The implementation of night work via a CLA must only be approved by a single trade union (so foregoing the requirement to have all trade unions agree). Moreover if night work is introduced that way, the work regulations may be adapted without following the ad hoc procedure.
Experimenting night work
Employees and trade union organisations are often reluctant to the idea of night work. This is why the Labour Deal allows to conduct a temporary and voluntary night work experiment.
The experiment can only be launched once and for a maximum duration of 18 months. The unique character of this experiment applies both to the employer in the legal sense and at the level of the technical business unit.
Besides, a specific procedure must be followed. The employees’ representative bodies (ERB) must be involved (the works council, or failing that, the health committee, or failing that, the trade union delegation) or, in the absence thereof, the employees themselves. The involvement of the ERB does not however imply that they must give their permission. Notifications must also be done to the Social Inspection: the involvement of the ERB or employees must be demonstrated, and the duration of the experiment must be communicated. This notification also includes the reasons why the employer wishes to conduct such an experiment and the criteria that will be used for its evaluation. Finally, an evaluation report must be drawn up after the experiment together with the ERB (if any) and provided within 3 months after completion of the experiment to the Public Federal Service of Employment and the relevant joint committee.

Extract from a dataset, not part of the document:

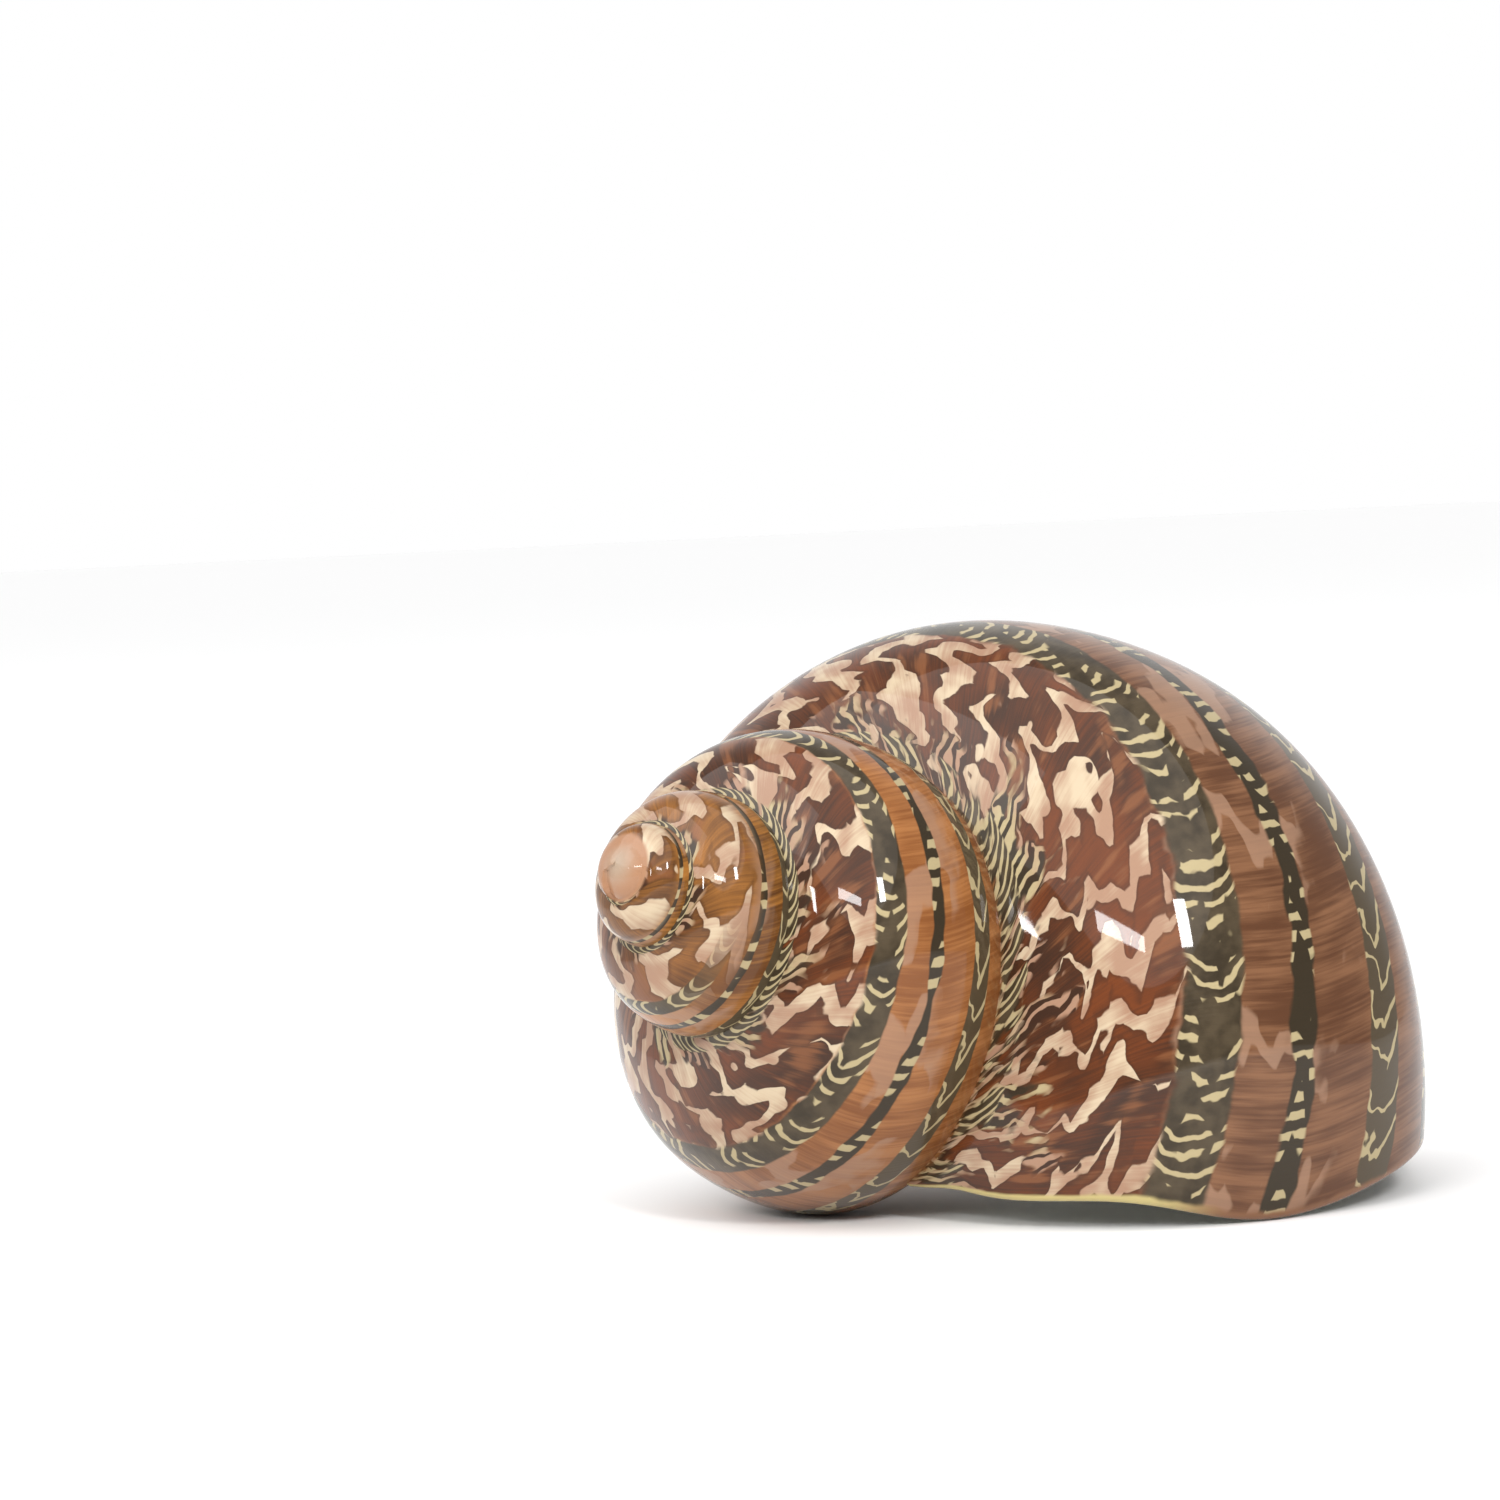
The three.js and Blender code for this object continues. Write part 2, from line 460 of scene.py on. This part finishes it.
# ---- markings ----------------------------------------------------------------------------
RED_BROWN = srgb(104, 50, 14)
DEEP_BROWN = srgb(54, 29, 12)
MIDDLE_BROWN = srgb(126, 76, 42)
WARM_BROWN = srgb(86, 52, 30)
DARK_ORANGE = srgb(126, 74, 34)
ORANGE_BROWN = srgb(166, 110, 62)
PALE_BROWN = srgb(126, 86, 58)
DARK_GOLD = srgb(84, 50, 18)
GOLD = srgb(160, 106, 46)
CREAM = srgb(192, 173, 145)
PINK_CREAM = srgb(156, 121, 97)
GREEN_CREAM = srgb(170, 154, 116)
OLIVE = srgb(48, 38, 22)
GREY_OLIVE = srgb(74, 62, 44)
SUTURE_BROWN = srgb(146, 98, 56)
LIP_YELLOW = srgb(184, 168, 112)
NUCLEUS_WHITE = srgb(166, 152, 134)
NUCLEUS_PINK = srgb(160, 118, 88)
NACRE_WHITE = srgb(226, 222, 205)
NACRE_GREEN = srgb(205, 214, 206)
NACRE_PINK = srgb(232, 208, 205)

# gloss, as settings of the shader
POLISH = {"Roughness": 0.5, "Specular IOR Level": 0.1,
          "Coat Weight": 0.8, "Coat Roughness": 0.03, "Coat IOR": 1.4}
NACRE_SHEEN = {"Roughness": 0.22, "Metallic": 0.25, "Coat Weight": 0.6, "Coat Roughness": 0.08}
FLOOR_LOOK = {"Base Color": (0.96, 0.96, 0.96, 1), "Roughness": 0.9, "Specular IOR Level": 0.0}
STREAK_STRENGTH = 0.25
STREAK_HEIGHT = 0.04 * MM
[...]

Participation in this pilot project is on a voluntary basis. Employees wishing to take part must individually inform their employer in writing. The Labour Deal further specifies that employees must communicate their wish to participate in the proposed experiment. In other words, they do not have the power of initiative (but will be consulted in the absence of any ERB). Their request must be kept for the duration of the experiment and until one year after its completion.

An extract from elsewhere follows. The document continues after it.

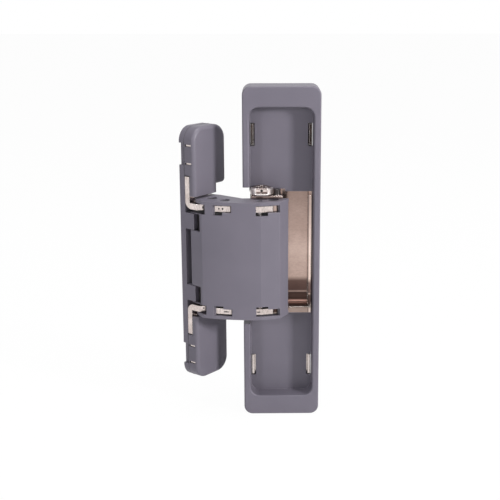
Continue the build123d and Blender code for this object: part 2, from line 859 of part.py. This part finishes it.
make_narrow_arm("narrow_arm_lower", -1)
make_foot_screws()
make_narrow_clip("narrow_clip_upper", 1)
make_narrow_clip("narrow_clip_lower", -1)
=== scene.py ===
import bpy
import math
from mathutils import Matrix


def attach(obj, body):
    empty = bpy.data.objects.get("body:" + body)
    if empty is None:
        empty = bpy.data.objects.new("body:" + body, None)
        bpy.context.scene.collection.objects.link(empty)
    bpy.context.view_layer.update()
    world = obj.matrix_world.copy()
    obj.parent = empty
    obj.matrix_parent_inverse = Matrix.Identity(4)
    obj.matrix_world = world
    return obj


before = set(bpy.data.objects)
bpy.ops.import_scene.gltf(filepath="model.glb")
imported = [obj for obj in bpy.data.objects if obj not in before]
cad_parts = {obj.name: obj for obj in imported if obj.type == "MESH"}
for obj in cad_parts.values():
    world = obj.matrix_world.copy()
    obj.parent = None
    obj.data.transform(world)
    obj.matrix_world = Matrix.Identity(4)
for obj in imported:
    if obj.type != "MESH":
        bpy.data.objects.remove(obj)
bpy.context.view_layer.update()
mm = 0.001
print("frame loaded")

# Camera, solved from the photograph's edges
photoView = {
    "lens": 73.58, "sensor": 36, "shift": -0.053, "near": 0.01,
    "at": (-0.0084, -0.4188, 0.1120), "tilt": 75, "turn": -0.89,
}
cameraData = bpy.data.cameras.new("photoCamera")
cameraData.lens = photoView["lens"]
cameraData.sensor_width = photoView["sensor"]
cameraData.shift_x = photoView["shift"]
cameraData.clip_start = photoView["near"]
camera = bpy.data.objects.new("photoCamera", cameraData)
bpy.context.collection.objects.link(camera)
camera.location = photoView["at"]
camera.rotation_euler = (math.radians(photoView["tilt"]), 0, math.radians(photoView["turn"]))
scene = bpy.context.scene
scene.camera = camera
scene.view_settings.view_transform = "Standard"

# Lights: a small hard key from the right, a weaker one from the left and two broad fills
lights = {
    "keyLight": {
        "at": (0.60, -0.42, 0.22), "size": 0.12, "power": 6.2, "colour": (1.0, 0.99, 0.98),
    },
    "leftLight": {
        "at": (-0.50, -0.60, 0.22), "size": 0.14, "power": 1.9, "colour": (0.97, 0.97, 1.0),
    },
    "frontFill": {
        "at": (0.02, -0.80, 0.30), "size": 0.50, "power": 0.2, "colour": (1.0, 1.0, 1.0),
    },
    "topFill": {
        "at": (0.05, -0.10, 0.75), "size": 0.40, "power": 5.3, "colour": (1.0, 1.0, 1.0),
    },
}
for name, facts in lights.items():
    data = bpy.data.lights.new(name, "AREA")
    data.size = facts["size"]
    data.energy = facts["power"]
    data.color = facts["colour"]
    lamp = bpy.data.objects.new(name, data)
    bpy.context.collection.objects.link(lamp)
    lamp.location = facts["at"]
    lamp.rotation_euler = lamp.location.to_track_quat("Z", "Y").to_euler()  # aimed at the hinge


def seenDirectly(nodeTree):
    # 1 for rays from the camera, off a gloss or through glass, 0 for the rest
    path = nodeTree.nodes.new("ShaderNodeLightPath")
    direct = nodeTree.nodes.new("ShaderNodeMath")
    direct.operation = "ADD"
    nodeTree.links.new(path.outputs["Is Camera Ray"], direct.inputs[0])
    nodeTree.links.new(path.outputs["Is Glossy Ray"], direct.inputs[1])
    through = nodeTree.nodes.new("ShaderNodeMath")
    through.operation = "ADD"
    through.use_clamp = True
    nodeTree.links.new(direct.outputs[0], through.inputs[0])
    nodeTree.links.new(path.outputs["Is Transmission Ray"], through.inputs[1])
    return through.outputs[0]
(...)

In this experimentation context, the new time schedules may directly be included in the work regulations of the company without having to follow the ad hoc amendment procedure.

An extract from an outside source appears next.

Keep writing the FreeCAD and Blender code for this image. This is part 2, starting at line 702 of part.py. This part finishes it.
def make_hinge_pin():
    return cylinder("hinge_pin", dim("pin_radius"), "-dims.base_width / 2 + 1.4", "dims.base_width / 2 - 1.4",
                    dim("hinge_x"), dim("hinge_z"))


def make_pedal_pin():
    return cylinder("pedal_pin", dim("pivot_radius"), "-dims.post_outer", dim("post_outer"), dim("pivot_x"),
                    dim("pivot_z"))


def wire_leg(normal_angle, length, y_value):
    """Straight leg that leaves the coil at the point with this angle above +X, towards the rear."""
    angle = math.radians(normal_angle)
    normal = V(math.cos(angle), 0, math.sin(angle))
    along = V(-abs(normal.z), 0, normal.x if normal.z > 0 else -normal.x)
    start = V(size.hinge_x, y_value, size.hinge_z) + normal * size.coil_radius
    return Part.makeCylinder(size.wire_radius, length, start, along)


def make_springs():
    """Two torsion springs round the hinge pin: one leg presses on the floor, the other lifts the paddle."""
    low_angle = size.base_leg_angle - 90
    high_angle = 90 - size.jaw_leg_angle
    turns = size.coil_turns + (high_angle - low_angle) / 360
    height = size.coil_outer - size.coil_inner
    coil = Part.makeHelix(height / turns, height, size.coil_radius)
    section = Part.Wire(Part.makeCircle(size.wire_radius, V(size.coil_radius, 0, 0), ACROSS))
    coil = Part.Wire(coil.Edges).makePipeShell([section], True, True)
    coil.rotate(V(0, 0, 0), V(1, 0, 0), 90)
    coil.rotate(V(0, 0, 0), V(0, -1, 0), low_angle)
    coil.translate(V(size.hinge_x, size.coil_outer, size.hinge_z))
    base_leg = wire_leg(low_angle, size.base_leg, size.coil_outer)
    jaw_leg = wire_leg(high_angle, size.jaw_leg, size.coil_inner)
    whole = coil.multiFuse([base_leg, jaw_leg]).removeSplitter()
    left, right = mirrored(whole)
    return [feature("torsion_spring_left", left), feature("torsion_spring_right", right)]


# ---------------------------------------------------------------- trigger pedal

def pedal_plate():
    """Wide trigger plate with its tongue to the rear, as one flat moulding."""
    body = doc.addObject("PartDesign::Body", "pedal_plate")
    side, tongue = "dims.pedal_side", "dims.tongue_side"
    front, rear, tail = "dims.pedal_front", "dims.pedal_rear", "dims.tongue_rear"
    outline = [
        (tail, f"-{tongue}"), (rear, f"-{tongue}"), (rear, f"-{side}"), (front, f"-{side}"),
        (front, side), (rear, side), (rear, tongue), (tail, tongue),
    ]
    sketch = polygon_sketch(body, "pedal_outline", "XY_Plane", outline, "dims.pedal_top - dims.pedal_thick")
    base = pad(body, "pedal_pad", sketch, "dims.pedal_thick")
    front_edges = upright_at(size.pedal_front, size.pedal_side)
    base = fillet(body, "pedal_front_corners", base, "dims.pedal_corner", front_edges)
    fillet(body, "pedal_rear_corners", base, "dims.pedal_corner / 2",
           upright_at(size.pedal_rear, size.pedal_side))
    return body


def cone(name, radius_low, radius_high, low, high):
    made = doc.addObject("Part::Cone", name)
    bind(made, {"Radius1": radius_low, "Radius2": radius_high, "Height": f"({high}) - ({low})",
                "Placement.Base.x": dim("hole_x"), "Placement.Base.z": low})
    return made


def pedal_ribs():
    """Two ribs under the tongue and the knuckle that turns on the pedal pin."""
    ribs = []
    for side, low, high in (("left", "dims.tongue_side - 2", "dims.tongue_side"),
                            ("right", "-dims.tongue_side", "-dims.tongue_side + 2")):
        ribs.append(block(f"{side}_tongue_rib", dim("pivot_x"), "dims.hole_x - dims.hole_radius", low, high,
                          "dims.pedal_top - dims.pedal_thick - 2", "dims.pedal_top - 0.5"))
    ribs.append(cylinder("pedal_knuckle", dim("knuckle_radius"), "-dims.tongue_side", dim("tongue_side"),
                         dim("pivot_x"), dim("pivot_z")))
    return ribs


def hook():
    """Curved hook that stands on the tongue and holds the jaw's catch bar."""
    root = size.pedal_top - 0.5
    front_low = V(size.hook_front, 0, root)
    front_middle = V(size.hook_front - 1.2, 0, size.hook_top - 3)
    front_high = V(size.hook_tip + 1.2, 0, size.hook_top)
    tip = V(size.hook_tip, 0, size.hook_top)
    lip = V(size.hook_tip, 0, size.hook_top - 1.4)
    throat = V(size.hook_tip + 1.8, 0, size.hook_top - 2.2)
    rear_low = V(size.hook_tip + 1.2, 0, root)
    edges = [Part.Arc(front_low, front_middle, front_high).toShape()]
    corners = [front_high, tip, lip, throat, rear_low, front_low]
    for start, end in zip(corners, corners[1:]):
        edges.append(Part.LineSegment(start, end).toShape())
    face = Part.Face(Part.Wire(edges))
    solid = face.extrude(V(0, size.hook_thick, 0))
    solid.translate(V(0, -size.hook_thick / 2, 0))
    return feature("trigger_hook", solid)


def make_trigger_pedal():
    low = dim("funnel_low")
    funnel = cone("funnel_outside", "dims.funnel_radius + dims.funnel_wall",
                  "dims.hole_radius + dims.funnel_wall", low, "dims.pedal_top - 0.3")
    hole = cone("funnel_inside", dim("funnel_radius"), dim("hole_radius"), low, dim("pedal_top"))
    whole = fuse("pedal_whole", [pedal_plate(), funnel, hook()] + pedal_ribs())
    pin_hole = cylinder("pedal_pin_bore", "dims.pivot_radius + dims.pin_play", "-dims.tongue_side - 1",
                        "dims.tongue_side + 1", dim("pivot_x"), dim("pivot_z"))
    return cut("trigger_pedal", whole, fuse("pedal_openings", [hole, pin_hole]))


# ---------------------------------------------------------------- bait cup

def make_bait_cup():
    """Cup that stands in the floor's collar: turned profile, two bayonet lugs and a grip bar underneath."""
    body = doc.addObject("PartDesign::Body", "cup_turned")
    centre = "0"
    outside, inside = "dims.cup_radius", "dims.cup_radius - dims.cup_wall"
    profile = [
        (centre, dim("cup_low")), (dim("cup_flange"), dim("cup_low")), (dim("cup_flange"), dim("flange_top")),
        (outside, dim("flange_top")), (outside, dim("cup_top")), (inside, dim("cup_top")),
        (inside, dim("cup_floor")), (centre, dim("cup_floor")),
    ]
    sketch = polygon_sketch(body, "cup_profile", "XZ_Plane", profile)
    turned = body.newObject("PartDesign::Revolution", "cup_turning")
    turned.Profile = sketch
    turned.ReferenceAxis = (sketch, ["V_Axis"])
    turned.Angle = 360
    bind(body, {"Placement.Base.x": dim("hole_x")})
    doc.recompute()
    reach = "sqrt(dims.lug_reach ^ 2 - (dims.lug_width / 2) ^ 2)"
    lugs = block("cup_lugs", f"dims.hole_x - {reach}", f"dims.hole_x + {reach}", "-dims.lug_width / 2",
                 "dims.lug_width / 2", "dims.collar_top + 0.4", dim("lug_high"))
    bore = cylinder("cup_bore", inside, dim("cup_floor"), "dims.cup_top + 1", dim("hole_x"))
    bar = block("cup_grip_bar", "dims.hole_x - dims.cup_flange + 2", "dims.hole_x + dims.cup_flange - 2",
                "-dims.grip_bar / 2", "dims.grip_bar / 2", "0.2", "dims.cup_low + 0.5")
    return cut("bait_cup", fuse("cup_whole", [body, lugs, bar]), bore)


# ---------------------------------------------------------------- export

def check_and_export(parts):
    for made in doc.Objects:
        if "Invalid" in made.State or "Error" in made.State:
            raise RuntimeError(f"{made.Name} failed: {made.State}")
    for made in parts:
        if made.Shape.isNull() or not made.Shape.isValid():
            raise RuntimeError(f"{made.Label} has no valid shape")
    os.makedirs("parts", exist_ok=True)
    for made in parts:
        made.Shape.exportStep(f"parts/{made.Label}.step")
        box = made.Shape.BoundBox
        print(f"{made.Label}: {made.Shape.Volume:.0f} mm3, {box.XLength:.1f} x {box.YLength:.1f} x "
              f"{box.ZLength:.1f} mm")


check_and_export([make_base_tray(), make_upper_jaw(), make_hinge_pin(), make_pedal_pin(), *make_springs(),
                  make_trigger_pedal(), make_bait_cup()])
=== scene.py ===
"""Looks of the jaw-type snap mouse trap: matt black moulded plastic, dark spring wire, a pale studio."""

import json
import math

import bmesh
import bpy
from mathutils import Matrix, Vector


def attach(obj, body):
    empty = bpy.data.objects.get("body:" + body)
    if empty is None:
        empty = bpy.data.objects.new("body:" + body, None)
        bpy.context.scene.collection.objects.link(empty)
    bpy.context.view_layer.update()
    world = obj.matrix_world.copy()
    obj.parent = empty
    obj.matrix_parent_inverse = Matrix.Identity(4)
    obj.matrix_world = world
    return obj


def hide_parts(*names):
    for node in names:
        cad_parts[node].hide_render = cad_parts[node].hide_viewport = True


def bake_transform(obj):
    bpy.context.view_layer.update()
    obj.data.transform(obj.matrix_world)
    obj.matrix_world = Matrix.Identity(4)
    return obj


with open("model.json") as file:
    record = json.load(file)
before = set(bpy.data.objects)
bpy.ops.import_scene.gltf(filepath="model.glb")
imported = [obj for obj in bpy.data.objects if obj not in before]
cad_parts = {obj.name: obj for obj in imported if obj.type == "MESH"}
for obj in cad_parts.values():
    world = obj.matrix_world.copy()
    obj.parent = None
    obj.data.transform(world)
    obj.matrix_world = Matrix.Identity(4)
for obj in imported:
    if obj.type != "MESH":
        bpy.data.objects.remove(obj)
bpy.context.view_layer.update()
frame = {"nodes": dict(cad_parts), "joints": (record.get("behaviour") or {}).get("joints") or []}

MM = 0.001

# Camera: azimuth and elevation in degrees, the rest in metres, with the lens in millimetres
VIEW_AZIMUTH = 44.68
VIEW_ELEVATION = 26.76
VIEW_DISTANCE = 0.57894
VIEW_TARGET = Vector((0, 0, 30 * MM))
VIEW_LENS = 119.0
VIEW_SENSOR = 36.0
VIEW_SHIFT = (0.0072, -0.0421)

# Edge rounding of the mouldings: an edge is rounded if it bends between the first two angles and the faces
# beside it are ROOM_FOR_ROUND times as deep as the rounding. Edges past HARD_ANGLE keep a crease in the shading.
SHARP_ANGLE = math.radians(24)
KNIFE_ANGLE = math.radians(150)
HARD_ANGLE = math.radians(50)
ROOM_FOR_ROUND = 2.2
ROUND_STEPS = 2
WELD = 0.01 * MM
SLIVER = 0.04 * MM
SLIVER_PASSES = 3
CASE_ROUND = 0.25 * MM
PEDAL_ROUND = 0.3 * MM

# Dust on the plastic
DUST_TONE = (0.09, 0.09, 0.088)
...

The Labour Deal provides for a double protection mechanism in the context of the night work temporary experiment: the employee’s request to participate may not give rise to unfavourable treatment, and the employee’s refusal to participate may not lead to dismissal. In this last instance, the employer will have to provide the termination reasons in writing upon request of the terminated employee (who had previously refused to participate in the experiment).
Although laudable in their intention, these protection mechanisms clearly lack the precision to be truly effective or, at the very least, to have a preventive character. Thus, there are no specific sanctions provided for unfavourable treatment of an employee who has requested to participate in the experiment. Similarly, there is no time limit for providing reasons for dismissal or a corresponding fine (as is the case for manifestly unreasonable dismissal), nor is there a lump-sum penalty mechanism in the event that dismissal is due to refusal to participate in the experiment.
In case of adverse consequences, the employee will therefore have to invoke the already existing protection mechanisms (eg, manifestly unreasonable dismissal), which are not specifically related to the night work experiment.
In addition to not being precise, this protection against dismissal can be easily circumvented. First of all, it is only provided in the experimentation context. Introducing night work via the reinstated “old system” will not trigger that protection, which may be understandable since the latter is based on collective negotiations leading to a company-level CBA. But it does not apply to night work introduced in a different way either, such as night shift work, which may discourage employers from using the system.
To somewhat accommodate the business needs of the e-commerce industry, two specific (and quite narrow) measures were taken.
The first one is actually a reintroduction of a measure that had been in place during the years 2018 and 2019 and was considered back then as a failed measure by the trade union organisations. It is therefore unclear whether this reinstated measure will be maintained in the long run.
The second one concerns the introduction of experiments in work organisation in the context of e-commerce and is strikingly characterised by little social dialogue (no CLA, no procedure for amending the work regulations), in a sector that is under constant pressure, whether in terms of wages or working conditions. The Labour Deal also remains quite vague both on the precise ERB’s involvement in the implementation of the experiment and on the contours of the employee’s protection in that context.
It is therefore no surprise that the National Labour Council has given a particularly negative opinion on all these measures, explicitly opposing their introduction. This call was ignored by the legislator. In practice, it seems however unlikely that these measures will be successful, and they will probably be countered to the extent possible by the trade unions.